Unless otherwise defined, capitalized terms used herein shall have the meaning ascribed to them in the Engagement Agreement.
EXHIBIT C
JURISDICTION
Each of the Company and DME hereby irrevocably; (a) submits to the jurisdiction of any court of the State of New York or any federal court sitting in the State of New York for the purposes of any suit, action or other proceeding arising out of the Agreement between the Company and DME which is brought by or against either party; (b) agrees that all claims in respect of any suit, action or proceeding may be heard and determined in any such court; and (c) to the extent that the Company or DME has acquired, or hereafter may acquire, any immunity from jurisdiction of any such court or from any legal process therein, each of them hereby waives, to the fullest extent permitted by law, such immunity.
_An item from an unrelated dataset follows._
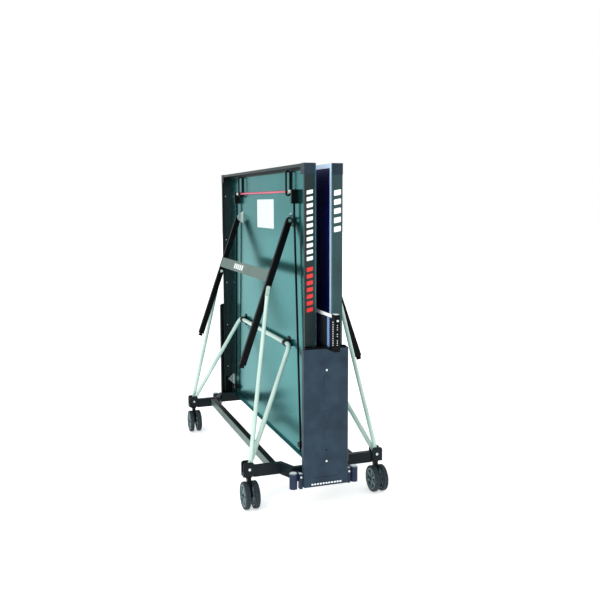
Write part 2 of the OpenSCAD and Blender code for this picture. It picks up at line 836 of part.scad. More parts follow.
// Spoked hub, dished towards the outer face
module hub(x, out) {
  rim = 5;
  w = wheel_w / 2;
  spokes = 6;
  boss = axle_r + 7;
  color("lightslategray") translate([x, -caster_trail, wheel_r]) rotate([0, 90, 0]) difference() {
    union() {
      difference() {
        translate([0, 0, -w + 1]) cylinder(r = hub_r, h = wheel_w - 2, $fn = 96);
        translate([0, 0, -w]) cylinder(r = hub_r - rim, h = wheel_w, $fn = 96);
      }
      translate([0, 0, -2]) cylinder(r = hub_r - rim + 1, h = 4, $fn = 96);
      translate([0, 0, -w + 0.6]) cylinder(r = boss, h = wheel_w - 1.2);
      for (i = [0 : spokes - 1]) rotate([0, 0, i * 360 / spokes])
        block([boss - 2, -4, -w + 3], [hub_r - rim + 1, 4, w - 3]);
    }
    translate([0, 0, -w]) cylinder(r = axle_r + fit, h = wheel_w);
    for (i = [0 : spokes - 1]) rotate([0, 0, (i + 0.5) * 360 / spokes])
      translate([30, 0, -3]) cylinder(r = 7, h = 6);
  }
}

// A caster piece at its block: side -1 left or 1 right, depth -1 near or 1 far
module at_caster(side, depth) {
  translate([side * block_x, depth * block_y, 0]) children();
}

module near_left_fork() at_caster(-1, -1) fork();
module near_left_outer_tyre() at_caster(-1, -1) tyre(-wheel_mid);
module near_left_inner_tyre() at_caster(-1, -1) tyre(wheel_mid);
module near_left_outer_hub() at_caster(-1, -1) hub(-wheel_mid);
module near_left_inner_hub() at_caster(-1, -1) hub(wheel_mid);
module near_right_fork() at_caster(1, -1) fork();
module near_right_outer_tyre() at_caster(1, -1) tyre(wheel_mid);
module near_right_inner_tyre() at_caster(1, -1) tyre(-wheel_mid);
module near_right_outer_hub() at_caster(1, -1) hub(wheel_mid);
module near_right_inner_hub() at_caster(1, -1) hub(-wheel_mid);
module far_left_fork() at_caster(-1, 1) fork();
module far_left_outer_tyre() at_caster(-1, 1) tyre(-wheel_mid);
module far_left_inner_tyre() at_caster(-1, 1) tyre(wheel_mid);
module far_left_outer_hub() at_caster(-1, 1) hub(-wheel_mid);
module far_left_inner_hub() at_caster(-1, 1) hub(wheel_mid);
module far_right_fork() at_caster(1, 1) fork();
module far_right_outer_tyre() at_caster(1, 1) tyre(wheel_mid);
module far_right_inner_tyre() at_caster(1, 1) tyre(-wheel_mid);
module far_right_outer_hub() at_caster(1, 1) hub(wheel_mid);
module far_right_inner_hub() at_caster(1, 1) hub(-wheel_mid);

// ---------------------------------------------------------------- the two halves

module left() mirror([1, 0, 0]) children();

module left_top() left() half_top();
module left_frame() left() half_frame();
module left_corner_caps() left() half_corner_caps();
module left_brackets() left() half_brackets();
module left_tube_guides() left() half_tube_guides();
module left_slide_blocks() left() half_slide_blocks();
module left_brace() left() half_brace();
module left_legs() left() half_legs();
module left_crossbar() left() half_crossbar();
module left_feet() left() half_feet();
module left_stays() left() half_stays();
module left_release_bar() left() half_release_bar();
module left_lock_rods() left() half_lock_rods();
module right_top() half_top();
module right_frame() half_frame();
module right_corner_caps() half_corner_caps();
module right_brackets() half_brackets();
module right_tube_guides() half_tube_guides();
module right_slide_blocks() half_slide_blocks();
module right_brace() half_brace();
module right_legs() half_legs();
module right_crossbar() half_crossbar();
module right_feet() half_feet();
module right_stays() half_stays();
module right_release_bar() half_release_bar();
module right_lock_rods() half_lock_rods();

near_arm();
far_arm();
long_bars();
caster_blocks();
chassis_bolts();
near_column();
far_column();
near_side_cover();
far_side_cover();
bumpers();
net_posts();
net();
net_tape();
left_top();
left_frame();
left_corner_caps();
left_brackets();
left_tube_guides();
left_slide_blocks();
left_brace();
left_legs();
left_crossbar();
left_feet();
left_stays();
left_release_bar();
left_lock_rods();
right_top();
right_frame();
right_corner_caps();
right_brackets();
right_tube_guides();
right_slide_blocks();
right_brace();
right_legs();
right_crossbar();
right_feet();
right_stays();
right_release_bar();
right_lock_rods();
near_left_fork();
near_left_outer_tyre();
near_left_inner_tyre();
near_left_outer_hub();
near_left_inner_hub();
near_right_fork();
near_right_outer_tyre();
near_right_inner_tyre();
near_right_outer_hub();
near_right_inner_hub();
far_left_fork();
far_left_outer_tyre();
far_left_inner_tyre();
far_left_outer_hub();
far_left_inner_hub();
far_right_fork();
far_right_outer_tyre();
far_right_inner_tyre();
far_right_outer_hub();
far_right_inner_hub();
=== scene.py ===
# %% [markdown]
# # A folding table tennis table, stored upright
#
# The table comes from CAD as a fixed frame: every tube, sheet, wheel and bolt is already at
# its place and its real size. This script gives it its looks. It softens the edges of the
# CAD pieces, models the small pieces that CAD leaves plain, such as the tyres, the knotted
# net and its tape, and paints everything with node materials. Nothing is fitted: positions
# are read from the frame, in metres.

# %% Load the frame
import json
import math

import bpy
from mathutils import Matrix, Vector


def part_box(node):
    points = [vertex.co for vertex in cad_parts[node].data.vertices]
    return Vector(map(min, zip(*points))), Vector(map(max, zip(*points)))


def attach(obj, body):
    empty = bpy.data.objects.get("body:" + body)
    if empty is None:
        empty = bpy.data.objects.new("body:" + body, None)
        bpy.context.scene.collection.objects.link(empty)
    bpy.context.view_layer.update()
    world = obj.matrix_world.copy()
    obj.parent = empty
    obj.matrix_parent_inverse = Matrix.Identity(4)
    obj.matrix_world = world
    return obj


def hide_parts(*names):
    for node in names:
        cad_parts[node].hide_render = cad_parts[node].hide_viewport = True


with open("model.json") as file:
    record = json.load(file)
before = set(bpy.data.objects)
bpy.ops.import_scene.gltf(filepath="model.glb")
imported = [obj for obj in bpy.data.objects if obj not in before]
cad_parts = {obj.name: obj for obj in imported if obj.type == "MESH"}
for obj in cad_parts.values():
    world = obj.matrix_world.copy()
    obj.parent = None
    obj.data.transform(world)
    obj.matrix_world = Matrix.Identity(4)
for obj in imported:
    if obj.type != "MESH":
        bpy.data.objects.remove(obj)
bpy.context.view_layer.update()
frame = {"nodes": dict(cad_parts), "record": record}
nodes = frame["nodes"]
slots = {row["node"]: row["material_slot"] for row in frame["record"]["subparts"]}
mm = 0.001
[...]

Each of DME and the Company hereby waives, and DME and the Company agree, not to assert in any such suit, action or proceeding, in each case, to the fullest extent permitted by applicable law, any claim that: (a) DME or the Company, as applicable, is not personally subject to the jurisdiction of any such court; (b) it is immune from any legal process (whether through service or notice, attachment prior to judgment, attachment in the aid of execution, execution or otherwise) with respect to it or its property; (c) any such suit, action or proceeding is brought in an inconvenient forum; (d) the venue of any such suit, action or proceeding is improper; or (e) this Agreement may not be enforced in or by any such court.
Nothing in these provisions shall affect any party’s right to serve process in any manner permitted by law or limit its rights to bring a proceeding in the competent courts of any jurisdiction or jurisdictions or to enforce any lawful manner a judgment obtained in one jurisdiction in any other jurisdiction.